(Rows from a 3D modeling dataset)

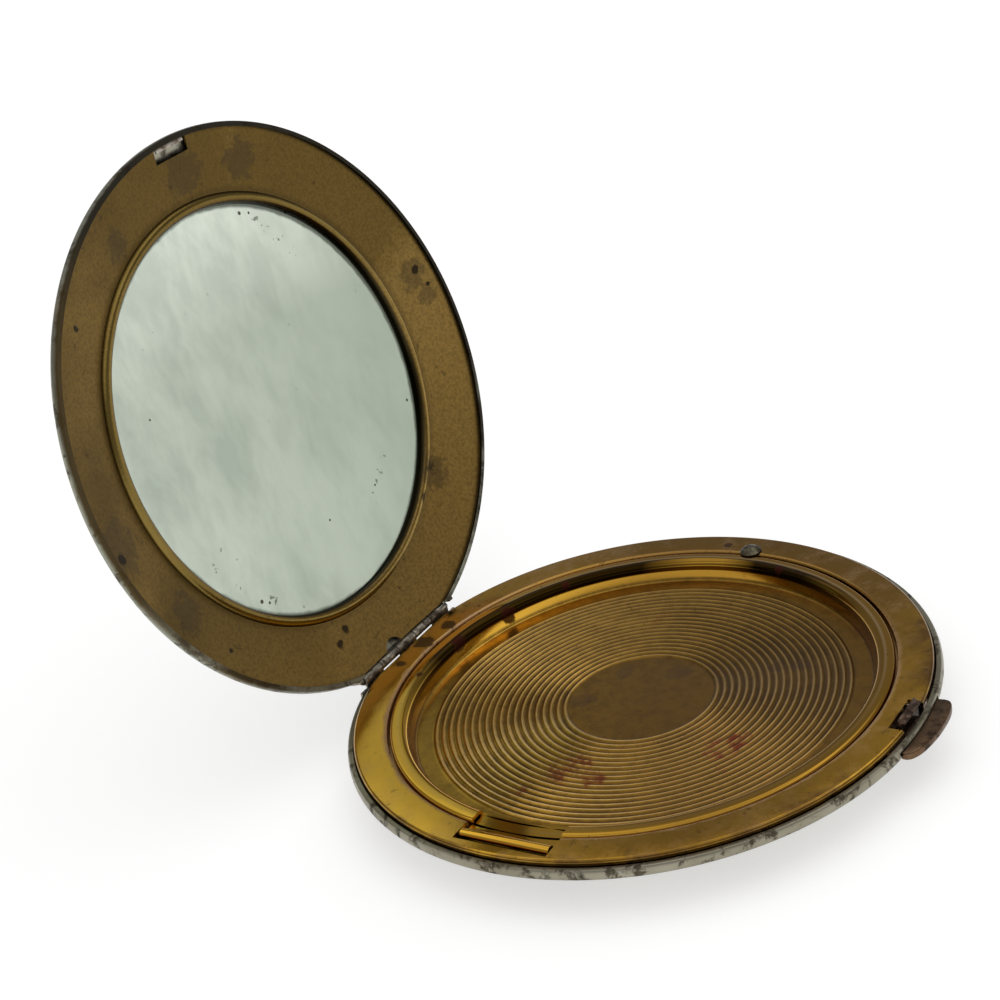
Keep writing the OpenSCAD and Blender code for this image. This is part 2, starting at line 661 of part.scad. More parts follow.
// Channel under the deck that guides the foot of the latch
module latch_guide() {
    inner = hook_w + 2 * guide_gap;
    outer = inner + 2 * guide_t;
    top = deck_under - guide_air;
    color("gray") {
        difference() {
            translate([latch_x - outer / 2, -guide_y, guide_z])
                cube([outer, guide_y - guide_wall_y + guide_t, top - guide_z]);
            translate([latch_x - inner / 2, -guide_y - over, guide_z + guide_t])
                cube([inner, guide_y - guide_wall_y + over, top - guide_z]);
        }
    }
}

// Bowed leaf spring behind the hook, drawn at its pressed length
module latch_spring() {
    color("gray") translate([latch_x, -guide_wall_y - guide_air / 2, foot_z + hook_t + guide_gap])
        intersection() {
            translate([0, spring_arc_r - spring_bow, 0]) difference() {
                cylinder(r = spring_arc_r, h = spring_h);
                translate([0, 0, -over]) cylinder(r = spring_arc_r - spring_t, h = spring_h + 2 * over);
            }
            translate([-spring_w / 2, -2 * spring_bow, 0]) cube([spring_w, 2 * spring_bow, spring_h]);
        }
}

// Lid shell, as deep as its own setting and open towards the base
module lid_shell() {
    color("silver") in_lid() translate([0, 0, lid_depth]) mirror([0, 0, 1]) shell(lid_depth);
}

// Dished gold frame with the bead that holds the mirror
module mirror_frame() {
    color("darkgoldenrod") in_lid() difference() {
        union() {
            rotate_extrude() polygon([[frame_r, frame_edge_h], [bead_foot_r, frame_foot_h],
                [bead_foot_r - frame_t, frame_foot_h], [bead_foot_r - frame_t, frame_foot_h + frame_t],
                [bead_foot_r, frame_foot_h + frame_t], [frame_r, frame_edge_h + frame_t]]);
            difference() {
                rotate_extrude() intersection() {
                    translate([frame_bead_r, frame_bead_h]) circle(r = frame_bead_round);
                    translate([frame_bead_r - frame_bead_round, frame_bead_h - frame_bead_round])
                        square([2 * frame_bead_round, frame_bead_round + glass_h - frame_bead_h - seat_gap]);
                }
                rotate_extrude() {
                    translate([frame_bead_r, frame_bead_h]) circle(r = frame_bead_round - frame_t);
                    translate([frame_bead_r - frame_bead_round + frame_t, frame_bead_h])
                        square([2 * (frame_bead_round - frame_t), frame_bead_round]);
                }
            }
        }
        translate([-frame_r, chord_y - guide_gap, 0]) cube([2 * frame_r, frame_r, lid_depth]);
        translate([latch_x - lid_notch_w / 2, -frame_r - over, 0])
            cube([lid_notch_w, frame_r + over - lid_notch_y, lid_depth]);
        translate([lift_notch_x, lift_notch_y, 0]) cylinder(r = lift_notch_r, h = lid_depth);
    }
}

// Round mirror glass behind the frame's bead
module mirror_glass() {
    color("lightblue") in_lid() translate([0, 0, glass_h]) cylinder(r = glass_r, h = glass_t);
}

// Card that presses the mirror against the frame
module mirror_card() {
    color("burlywood") in_lid() translate([0, 0, glass_h + glass_t + seat_gap]) cylinder(r = card_r, h = card_t);
}

// Bar inside the lid's wall that the hook's lip holds
module catch_bar() {
    color("silver") in_lid() translate([latch_x - hook_w / 2 - guide_gap, -catch_end_y, catch_h])
        cube([hook_w + 2 * guide_gap, catch_end_y - catch_y, catch_t]);
}

base_shell();
deck_plate();
powder_well();
base_hinge_leaf();
hinge_pin();
door_hinge_pin();
latch_guide();
latch_spring();
catch_spring();
powder_door();
catch_stud();
catch_slide();
latch_hook();
thumb_piece();
thumb_rivet();
lid_shell();
mirror_frame();
mirror_glass();
mirror_card();
lid_hinge_leaf();
catch_bar();
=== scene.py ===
"""Look of a round pocket compact: worn gold lacquer, silvered shells and an aged mirror.

Blender works in metres; the sizes below are in mm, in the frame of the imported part: Z up,
the main hinge at +Y. Pieces of the lid are made as in the shut lid (rim plane at z = 0,
its back upwards) and then swung open.
"""

import itertools
import math

import bmesh
import bpy
from mathutils import Matrix, Vector


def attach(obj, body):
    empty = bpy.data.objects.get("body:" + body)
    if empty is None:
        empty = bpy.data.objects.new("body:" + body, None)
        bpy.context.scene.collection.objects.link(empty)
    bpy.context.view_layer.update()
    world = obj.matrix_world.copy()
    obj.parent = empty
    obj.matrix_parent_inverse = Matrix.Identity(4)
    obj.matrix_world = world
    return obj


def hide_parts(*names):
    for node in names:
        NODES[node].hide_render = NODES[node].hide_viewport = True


bl_info = {
    "name": "Pocket compact",
    "version": (1, 0, 0),
    "blender": (4, 5, 0),
    "location": "3D View > Sidebar > Compact",
    "description": "Dresses the packed compact: finishes, detailed pieces, floor, lamp and camera",
    "category": "Object",
}

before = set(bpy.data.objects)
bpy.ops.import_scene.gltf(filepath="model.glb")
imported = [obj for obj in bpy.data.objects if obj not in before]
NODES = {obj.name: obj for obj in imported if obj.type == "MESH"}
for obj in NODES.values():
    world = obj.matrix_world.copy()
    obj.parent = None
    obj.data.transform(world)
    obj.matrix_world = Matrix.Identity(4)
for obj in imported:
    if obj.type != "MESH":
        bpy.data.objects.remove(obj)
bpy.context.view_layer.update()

MM = 0.001
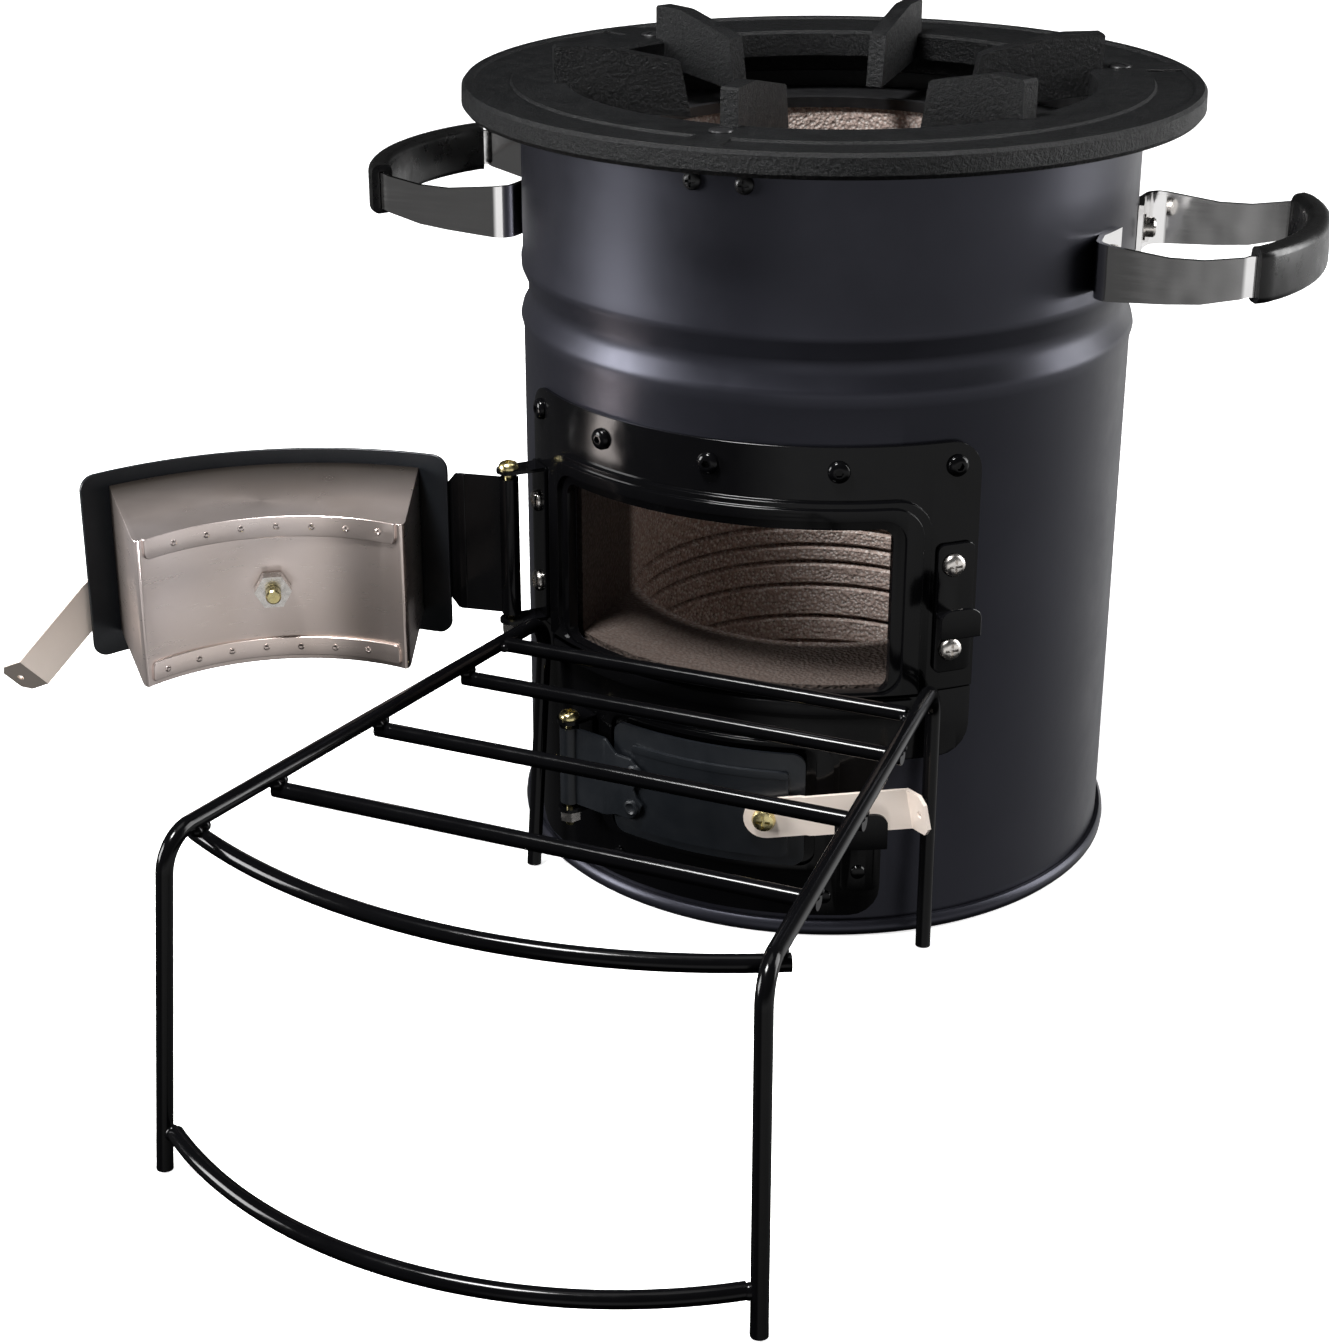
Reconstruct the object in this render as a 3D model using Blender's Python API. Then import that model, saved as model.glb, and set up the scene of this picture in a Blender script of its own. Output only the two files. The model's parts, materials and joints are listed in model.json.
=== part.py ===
"""Rocket stove: drum body, cast cooktop ring, two hinged doors with latches, two handles, wire stick rack.

Units are metres, +Z is up, the mouths face -Y and the drum axis is the Z axis.
Angles round the drum are measured from -Y, positive towards +X.
"""
import bpy
import bmesh
from math import radians, degrees, sin, cos, pi, sqrt, atan2, hypot
from mathutils import Vector, Matrix
from mathutils.geometry import tessellate_polygon

MM = 0.001
GAP = 0.3 * MM

# drum
SHELL_R = 125.0 * MM
SHELL_WALL = 1.2 * MM
SHELL_TOP = 311.8 * MM
SEAM_R = 128.2 * MM
CASTING_R = 123.3 * MM
BORE_R = 80.0 * MM
CASTING_TOP = 293.0 * MM
FLOOR_TOP = 24.0 * MM

# cooktop ring
RING_R = 148.4 * MM
RING_HOLE_R = 106.0 * MM
RING_TOP = 321.9 * MM
RING_BOTTOM = 312.2 * MM
RIB_COUNT = 6
RIB_WIDTH = 7.0 * MM

# mouths
PLATE_R0 = 125.3 * MM
PLATE_R1 = 126.8 * MM
WRAP_R = 126.5 * MM
FUEL_HALF = 31.5
FUEL_Z0, FUEL_Z1 = 108.2 * MM, 175.2 * MM
ASH_HALF = 15.5
ASH_Z0, ASH_Z1 = 39.0 * MM, 79.0 * MM
THROAT_HALF = 65.5 * MM

# fuel door
FUEL_AXIS = Vector((-97.1 * MM, -103.1 * MM, 0))
FUEL_OPEN = 147.0
FUEL_MID_Z = 140.5 * MM
FUEL_PANEL_R = 133.5 * MM
FUEL_PANEL_HALF = 33.0
FUEL_PANEL_Z = (99.6 * MM, 177.7 * MM)
FUEL_BARREL_Z = (111.5 * MM, 170.5 * MM)
FUEL_LATCH_TH = 25.0
FUEL_LATCH_Z = 136.6 * MM
FUEL_LATCH_DROP = 41.5

# ash door
ASH_AXIS = Vector((138.0 * sin(radians(-26.8)) * MM, -138.0 * cos(radians(-26.8)) * MM, 0))
ASH_PANEL_R = 131.6 * MM
ASH_PANEL_HALF = 17.8
ASH_PANEL_Z = (34.5 * MM, 83.0 * MM)
ASH_BARREL_Z = (41.0 * MM, 75.0 * MM)
ASH_LATCH_TH = 11.2
ASH_LATCH_Z = 56.0 * MM
ASH_LATCH_TILT = 11.0

# shared fittings
SHEET = 1.5 * MM
BARREL_R = 4.0 * MM
PIN_HOLE_R = 1.95 * MM
PIN_R = 1.85 * MM
LATCH_WIDTH = 16.6 * MM
LATCH_REACH = 57.5 * MM
LATCH_TAB = 11.8 * MM
LATCH_TAB_BEND = 51.0
LATCH_HOLE_R = 2.65 * MM
LATCH_SHANK_R = 2.55 * MM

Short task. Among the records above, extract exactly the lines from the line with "base_shell();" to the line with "imported = [obj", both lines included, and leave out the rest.

Completed exercise.
base_shell();
deck_plate();
powder_well();
base_hinge_leaf();
hinge_pin();
door_hinge_pin();
latch_guide();
latch_spring();
catch_spring();
powder_door();
catch_stud();
catch_slide();
latch_hook();
thumb_piece();
thumb_rivet();
lid_shell();
mirror_frame();
mirror_glass();
mirror_card();
lid_hinge_leaf();
catch_bar();
=== scene.py ===
"""Look of a round pocket compact: worn gold lacquer, silvered shells and an aged mirror.

Blender works in metres; the sizes below are in mm, in the frame of the imported part: Z up,
the main hinge at +Y. Pieces of the lid are made as in the shut lid (rim plane at z = 0,
its back upwards) and then swung open.
"""

import itertools
import math

import bmesh
import bpy
from mathutils import Matrix, Vector


def attach(obj, body):
    empty = bpy.data.objects.get("body:" + body)
    if empty is None:
        empty = bpy.data.objects.new("body:" + body, None)
        bpy.context.scene.collection.objects.link(empty)
    bpy.context.view_layer.update()
    world = obj.matrix_world.copy()
    obj.parent = empty
    obj.matrix_parent_inverse = Matrix.Identity(4)
    obj.matrix_world = world
    return obj


def hide_parts(*names):
    for node in names:
        NODES[node].hide_render = NODES[node].hide_viewport = True


bl_info = {
    "name": "Pocket compact",
    "version": (1, 0, 0),
    "blender": (4, 5, 0),
    "location": "3D View > Sidebar > Compact",
    "description": "Dresses the packed compact: finishes, detailed pieces, floor, lamp and camera",
    "category": "Object",
}

before = set(bpy.data.objects)
bpy.ops.import_scene.gltf(filepath="model.glb")
imported = [obj for obj in bpy.data.objects if obj not in before]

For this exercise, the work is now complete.